For readers: I wrote this short essay in 2009. Dad passed away on December 7, 2012. When I wrote this piece I was living with my Dad, helping him recover from pressure sores on his heels after surgery.
Being with Dad
He is not up yet. I think gloomy thoughts. Usually he rises before me and struggles past my bedroom door. I hear the heavy breathing and the cranking noise of his walker.
Should I go check on him? I decide to wait until 7 a.m. It is 5:45 now.
What would I do if I found my father dead in his bed? I envision the scene: opening the door and listening intently for his breathing, made audible by emphysema.
Hearing nothing I creep down the hallway past the bathroom and as I turn the corner there he lays, mouth open, eyes closed, withered into his pillows like an old wrapper.
The birds are munching happily now at his feeders, a cardinal’s clarion call pulls on my heart. For over twenty years my father sits at the front windows in the condo’s watching birds, smoking his pipe, and trying to complete the NY Times crossword puzzle.

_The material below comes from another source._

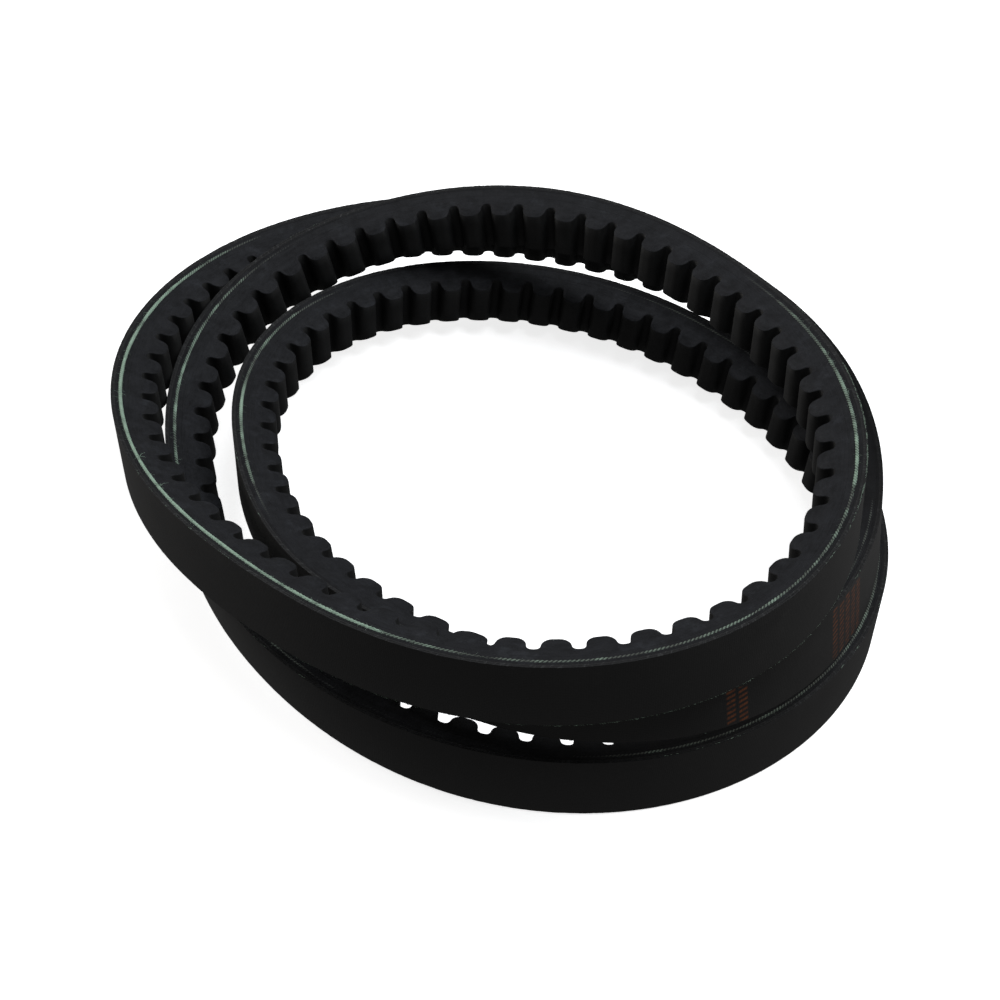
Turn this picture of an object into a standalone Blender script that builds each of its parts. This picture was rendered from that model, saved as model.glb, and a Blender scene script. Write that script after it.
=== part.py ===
"""Raw-edge V belt with moulded cogs, laid on its edge in a coil of three turns.

One endless belt, built as the plies that it is vulcanised from. Every ply follows one closed path: the
line that the tensile cords take through the coil, which goes round three times before it meets itself.
The section is a trapezium, wide at the back (outside the coil) and narrow at the cogs (inside it).

Metres, +Z up. The origin is on the floor, at the centre of the coil's box. Lengths below are in
millimetres until a point is handed to Blender.
"""

import math

import bmesh
import bpy
import numpy as np

MM = 0.001

# The belt's section. Depths are measured from the back towards the cog tips.
BACK_WIDTH = 13.0
BELT_THICKNESS = 7.8
FLANK_ANGLE = math.radians(20.0)
OUTER_FABRIC_DEPTHS = (0.0, 0.30)
INNER_FABRIC_DEPTHS = (0.42, 0.70)
CUSHION_DEPTHS = (0.82, 1.06)
CORD_DEPTH = 1.6
ADHESION_GUM_DEPTHS = (2.50, 2.80)
COMPRESSION_TOP_DEPTH = 2.92

# Tensile cords, side by side across the belt.
CORD_COUNT = 8
CORD_RADIUS = 0.4

# Cogs, one to each section of the path. A profile point is (share of the pitch, depth). The first
# cog starts a part of a pitch after the path's first station.
COG_COUNT = 169
COG_PHASE = 0.204
COG_HEIGHT = 2.9
COG_SHOULDER_DROP = 0.6
NOTCH_DEPTH = BELT_THICKNESS - COG_HEIGHT
SHOULDER_DEPTH = BELT_THICKNESS - COG_SHOULDER_DROP
COG_PROFILE = (
    (0.00, NOTCH_DEPTH),
    (0.10, SHOULDER_DEPTH),
    (0.18, BELT_THICKNESS),
    (0.58, BELT_THICKNESS),
    (0.66, SHOULDER_DEPTH),
    (0.76, NOTCH_DEPTH),
)

# The coil: eight stations to a turn, every 45 degrees, anticlockwise seen from above. Each row is
# (radius of the cord line, height of the lower back corner over the floor, outward lean of the
# upper edge in degrees).
STATIONS_PER_TURN = 8
COIL_STATIONS = (
    # top turn, from the front: it crosses the others and comes down at the left
    (59.4, 25.6, -0.1),  # front
    (62.4, 30.6, -7.6),
    (56.3, 31.2, -7.9),  # right
    (56.8, 25.0, 2.1),
    (67.4, 19.3, 4.3),  # back
    (73.3, 6.1, 9.5),
    (58.6, 0.0, 4.9),  # left
    (52.2, 0.2, 8.1),
    # bottom turn: it lies on the floor to the back, then climbs inside the others
    (55.8, 0.1, -0.3),  # front
    (63.7, 0.0, -4.4),
    (69.0, 0.0, -4.5),  # right
    (67.2, 0.0, 2.0),
    (67.3, 0.1, 6.0),  # back
    (60.6, 2.0, 8.7),
    (46.6, 6.3, 2.0),  # left
    (43.6, 11.6, 5.0),
    # middle turn: it stands on the bottom turn at the right and passes outside at the back and left
    (51.3, 16.2, -10.6),  # front
    (61.5, 16.0, -11.7),
    (65.5, 14.0, -12.3),  # right
    (72.8, 12.5, -9.6),
    (79.1, 9.3, -7.9),  # back
    (81.8, 5.4, 8.1),
    (67.7, 10.5, 3.7),  # left
    (55.9, 18.9, -0.9),
)
PATH_STEPS_PER_STATION = 200  # how finely the path is measured for its length

# Each material is (base colour, roughness).
MATERIALS = {
    "fabric": ((0.028, 0.028, 0.029), 0.85),
    "rubber": ((0.045, 0.047, 0.052), 0.70),
    "gum": ((0.030, 0.031, 0.034), 0.75),
    "cord": ((0.62, 0.74, 0.66), 0.80),
}


def spline_through(values):
    """A smooth closed curve through values at stations 0, 1, 2 and so on, as a function of the station."""
    values = np.asarray(values, float)
    count = len(values)
    eye = np.eye(count)
    system = 4 * eye + np.roll(eye, 1, axis=1) + np.roll(eye, -1, axis=1)
    slopes = np.linalg.solve(system, 3 * (np.roll(values, -1) - np.roll(values, 1)))

    def value_at(station):
        before = np.floor(station).astype(int) % count
        after = (before + 1) % count
        u = station - np.floor(station)
        rise = values[after] - values[before]
        bend_before = slopes[before] - rise
        bend_after = rise - slopes[after]
        return values[before] + u * rise + u * (1 - u) * ((1 - u) * bend_before + u * bend_after)

    return value_at


radius_at, lift_at, lean_at = (spline_through(column) for column in zip(*COIL_STATIONS))


def cord_line(station):
    """The cord line's points and the belt's lean at the given stations."""
    angle = 2 * math.pi * station / STATIONS_PER_TURN - math.pi / 2
    radius = radius_at(station)
    lean = np.radians(lean_at(station))
    lower_corner = CORD_DEPTH * np.sin(lean) + BACK_WIDTH / 2 * np.cos(lean)
    height = np.maximum(lift_at(station), 0) + lower_corner
    return np.stack([radius * np.cos(angle), radius * np.sin(angle), height], axis=1), lean


def evenly_spaced_stations(count, phase):
    """Stations that cut the closed path into equal lengths, the first a share of one after the start."""
    last = len(COIL_STATIONS)
    fine = np.linspace(0, last, last * PATH_STEPS_PER_STATION + 1)
    points, _ = cord_line(fine)
    lengths = np.concatenate([[0], np.cumsum(np.linalg.norm(np.diff(points, axis=0), axis=1))])
    return np.interp((np.arange(count) + phase) * lengths[-1] / count, lengths, fine)


class BeltPath:
    """The belt's sections, one for each cog: where each stands and which way it faces."""

    def __init__(self, count):
        stations = evenly_spaced_stations(count, COG_PHASE)
        step = 1 / PATH_STEPS_PER_STATION
        self.points, lean = cord_line(stations)
        ahead = cord_line(stations + step)[0] - cord_line(stations - step)[0]
        along = ahead / np.linalg.norm(ahead, axis=1, keepdims=True)
        outward = np.cross(along, (0, 0, 1))
        outward /= np.linalg.norm(outward, axis=1, keepdims=True)
        upward = np.cross(outward, along)
        cos_lean, sin_lean = np.cos(lean)[:, None], np.sin(lean)[:, None]
        self.outward = cos_lean * outward - sin_lean * upward
        self.upward = cos_lean * upward + sin_lean * outward

    def line(self, depth, across):
        """The line at a depth and a distance across the belt, a point for each section."""
        return self.points + self.outward * (CORD_DEPTH - depth) + self.upward * across

    def flank(self, depth, side):
        """The line where a depth meets the upper (side 1) or the lower (side -1) flank."""
        return self.line(depth, side * half_width(depth))


def half_width(depth):
    return BACK_WIDTH / 2 - depth * math.tan(FLANK_ANGLE)


def make_material(name):
    colour, roughness = MATERIALS[name]
    material = bpy.data.materials.new(name)
    material.use_nodes = True
    shader = material.node_tree.nodes["Principled BSDF"]
    shader.inputs["Base Color"].default_value = (*colour, 1.0)
    shader.inputs["Roughness"].default_value = roughness
    shader.inputs["Metallic"].default_value = 0.0
    return material


def add_object(name, data, material, collection, root):
    data.materials.append(material)
    piece = bpy.data.objects.new(name, data)
    piece.parent = root
    collection.objects.link(piece)
    return piece


def mesh_from_bmesh(name, bm):
    bmesh.ops.triangulate(bm, faces=bm.faces, quad_method="FIXED", ngon_method="EAR_CLIP")
    bmesh.ops.recalc_face_normals(bm, faces=bm.faces)
    mesh = bpy.data.meshes.new(name)
    bm.to_mesh(mesh)
    bm.free()
    return mesh


def add_line(bm, points):
    return [bm.verts.new(point * MM) for point in points]


def ply_mesh(name, path, depths):
    """A flat ply: a band with four corners, closed on itself round the whole coil."""
    bm = bmesh.new()
    outer, inner = depths
    upper_back = add_line(bm, path.flank(outer, 1))
    lower_back = add_line(bm, path.flank(outer, -1))
    upper_front = add_line(bm, path.flank(inner, 1))
    lower_front = add_line(bm, path.flank(inner, -1))
    for i in range(COG_COUNT):
        j = (i + 1) % COG_COUNT
        # every face runs from an upper corner to the next section's lower corner, so that the
        # faces of neighbouring plies fold along the same diagonal
        bm.faces.new((upper_back[i], lower_back[i], lower_back[j], upper_back[j]))
        bm.faces.new((upper_front[i], lower_front[i], lower_front[j], upper_front[j]))
        bm.faces.new((upper_back[i], upper_front[i], upper_front[j], upper_back[j]))
        bm.faces.new((lower_back[i], lower_front[i], lower_front[j], lower_back[j]))
    return mesh_from_bmesh(name, bm)


def cogged_mesh(name, path):
    """The compression rubber: a flat top under the gum and the row of cogs below it."""
    bm = bmesh.new()
    top = {side: add_line(bm, path.flank(COMPRESSION_TOP_DEPTH, side)) for side in (1, -1)}
    cogs = {1: [], -1: []}
    for side, rows in cogs.items():
        for share, depth in COG_PROFILE:
            here = path.flank(depth, side)
            rows.append(add_line(bm, here + (np.roll(here, -1, axis=0) - here) * share))
    for i in range(COG_COUNT):
        j = (i + 1) % COG_COUNT
        bm.faces.new((top[1][i], top[-1][i], top[-1][j], top[1][j]))
        profile = {side: [row[i] for row in rows] + [rows[0][j]] for side, rows in cogs.items()}
        for k in range(len(COG_PROFILE)):
            bm.faces.new((profile[1][k], profile[-1][k], profile[-1][k + 1], profile[1][k + 1]))
        for side in (1, -1):
            bm.faces.new([top[side][i], *profile[side], top[side][j]])
    return mesh_from_bmesh(name, bm)


def cord_curve(name, path, across):
    """One tensile cord, which goes round the whole coil at its own place across the belt."""
    curve = bpy.data.curves.new(name, "CURVE")
    curve.dimensions = "3D"
    curve.bevel_depth = CORD_RADIUS * MM
    curve.bevel_resolution = 0
    curve.resolution_u = 1
    points = path.line(CORD_DEPTH, across)[::2] * MM
    spline = curve.splines.new("POLY")
    spline.points.add(len(points) - 1)
    for point, place in zip(spline.points, points):
        point.co = (*place, 1.0)
    spline.use_cyclic_u = True
    return curve


def clear_scene():
    for old in list(bpy.data.objects):
        bpy.data.objects.remove(old, do_unlink=True)


def main():
    clear_scene()
    collection = bpy.data.collections.new("v_belt")
    bpy.context.scene.collection.children.link(collection)
    materials = {name: make_material(name) for name in MATERIALS}
    path = BeltPath(COG_COUNT)

    # the path's own axis is not the middle of the coil's box, so one empty brings the box to the origin
    back_edges = np.concatenate([path.flank(0, 1), path.flank(0, -1)])
    middle = (back_edges.min(axis=0) + back_edges.max(axis=0)) / 2
    root = bpy.data.objects.new("coil_centre", None)
    root.location = (-middle[0] * MM, -middle[1] * MM, 0)
    collection.objects.link(root)

    for name, depths, material in (
        ("outer_fabric_ply", OUTER_FABRIC_DEPTHS, "fabric"),
        ("inner_fabric_ply", INNER_FABRIC_DEPTHS, "fabric"),
        ("cushion_rubber", CUSHION_DEPTHS, "gum"),
        ("adhesion_gum", ADHESION_GUM_DEPTHS, "gum"),
    ):
        add_object(name, ply_mesh(name, path, depths), materials[material], collection, root)
    name = "compression_rubber"
    add_object(name, cogged_mesh(name, path), materials["rubber"], collection, root)

    outermost = half_width(CORD_DEPTH) - CORD_RADIUS
    for number, across in enumerate(np.linspace(outermost, -outermost, CORD_COUNT), start=1):
        name = f"tensile_cord_{number}"
        add_object(name, cord_curve(name, path, across), materials["cord"], collection, root)


main()
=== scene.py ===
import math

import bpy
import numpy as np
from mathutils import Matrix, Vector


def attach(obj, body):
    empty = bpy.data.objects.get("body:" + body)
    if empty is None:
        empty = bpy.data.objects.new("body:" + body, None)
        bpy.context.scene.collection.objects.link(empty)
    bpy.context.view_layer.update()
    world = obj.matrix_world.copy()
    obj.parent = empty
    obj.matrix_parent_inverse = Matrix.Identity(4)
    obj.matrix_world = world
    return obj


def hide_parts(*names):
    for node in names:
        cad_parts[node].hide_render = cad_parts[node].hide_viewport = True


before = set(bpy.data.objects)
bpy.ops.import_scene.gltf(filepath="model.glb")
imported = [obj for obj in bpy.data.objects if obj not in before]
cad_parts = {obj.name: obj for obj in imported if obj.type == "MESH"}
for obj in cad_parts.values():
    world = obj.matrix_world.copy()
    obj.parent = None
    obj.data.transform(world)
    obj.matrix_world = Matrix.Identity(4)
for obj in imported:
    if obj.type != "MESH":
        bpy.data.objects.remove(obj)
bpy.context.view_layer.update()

# A raw-edge V belt with moulded cogs, coiled in three turns and stood on its edge. The path and the
# section are the CAD's, repeated here so that every ply can be lofted finely along the same line.
# Lengths are in millimetres until a point reaches Blender. A place on the belt is three numbers:
# along (length from the front of the top turn), depth (from the back towards the cog tips) and
# across (0 in the middle, positive towards the upper flank).

MM = 0.001
random = np.random.default_rng(20)

# ---------------------------------------------------------------- the path and the section
BACK_WIDTH = 13.0
BELT_THICKNESS = 7.8
FLANK_ANGLE = math.radians(20.0)
CORD_DEPTH = 1.6
COG_COUNT = 169
COG_HEIGHT = 2.9
NOTCH_DEPTH = BELT_THICKNESS - COG_HEIGHT
# Depths of each ply's outer and inner face. Hairlines part them, where the CAD leaves wider gaps.
OUTER_FABRIC = (0.0, 0.36)
INNER_FABRIC = (0.37, 0.76)
CUSHION = (0.77, 1.15)
GUM = (1.16, 2.85)
COG_TOP = 2.86  # the cog rubber reaches from here to the tips
COG_PHASE = 0.204  # the CAD's first cog starts this share of the pitch after the path's first station
NOTCH_CENTRE = COG_PHASE + 0.88  # share of the pitch

STATIONS_PER_TURN = 8
COIL_STATIONS = (  # (radius of the cord line, height of the lower back corner, outward lean in degrees)
    (59.4, 25.6, -0.1), (62.4, 30.6, -7.6), (56.3, 31.2, -7.9), (56.8, 25.0, 2.1),
    (67.4, 19.3, 4.3), (73.3, 6.1, 9.5), (58.6, 0.0, 4.9), (52.2, 0.2, 8.1),
    (55.8, 0.1, -0.3), (63.7, 0.0, -4.4), (69.0, 0.0, -4.5), (67.2, 0.0, 2.0),
    (67.3, 0.1, 6.0), (60.6, 2.0, 8.7), (46.6, 6.3, 2.0), (43.6, 11.6, 5.0),
    (51.3, 16.2, -10.6), (61.5, 16.0, -11.7), (65.5, 14.0, -12.3), (72.8, 12.5, -9.6),
    (79.1, 9.3, -7.9), (81.8, 5.4, 8.1), (67.7, 10.5, 3.7), (55.9, 18.9, -0.9),
)
STATION_COUNT = len(COIL_STATIONS)
PATH_STEPS_PER_STATION = 400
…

For many years my mother lived here, too, until she passed away in 1996—thirteen years ago. Dad has lived a peaceful albeit lonely life since then. Her struggle with cancer, over so many years, drained him of all his mental and physical resources so that these years have been an island of tranquility.
Retired Air Force pilot… During “Saving Private Ryan” on TCM a couple nights ago he came out of his semi-awake fog with an emphatic “Seeing all those gravestones fills me with rage!”
He led his crew on low altitude bombing raids over Tokyo in the B-29 they named The Three Feathers in his honor. Lt. Col. EB Feathers recalls the smell of burning flesh that haunts him now. “Will I burn in hell for that?”
I can tell he worries about dying and wonders what will happen to him, or worse, nothingness…oblivion…
My journey to living with Dad in these last days and months of his life was not planned nor is it heroic by any standard. I shipwrecked at a job that was completely wrong for me and he invited me to stay here until I can get back on my financial feet.
Even in his nineties he is still taking care of his four daughters. But that is not entirely true: lately we have become his caregivers and decision-makers as we see that he has given up trying to live and is just waiting now.
Being with Dad at this juncture on his life’s path has caused me to reflect on my own. We never know what may become the defining event of our life while we are in the midst of it but later it emerges like a fulcrum on which before and after impinge.
For Dad the memories of war haunt him. He finds no glory in the carnage and has lately become a true pacifist.
I listen to the stories of his early life—how Lindbergh inspired him to fly and how it felt to be airborne on his solo flight, the fear and excitement mixed with the sheer magic of winging high above the green rolling hills of Tennessee.
I see him tall with a full head of dark brown hair and real teeth.
He is stirring. I hear him go into the bathroom…one more day, then.
I recall a beautiful poem by Crowfoot on his deathbed:
What is Life? It is the flash of a firefly in the night.
It is the breath of a buffalo in the winter time.
It is the little shadow which runs across the grass
and loses itself in the Sunset.
4 thoughts on “How fragile our lives”
I have so many, many wonderful memories. Living with Dad and being nearby over those following three years may be the greatest learning experience of my adult life.
So beautiful, sis. Thank you for your writing.
Whatever else you are good at, Susan, you are a very good writer. Thank you for this beautiful remembrance.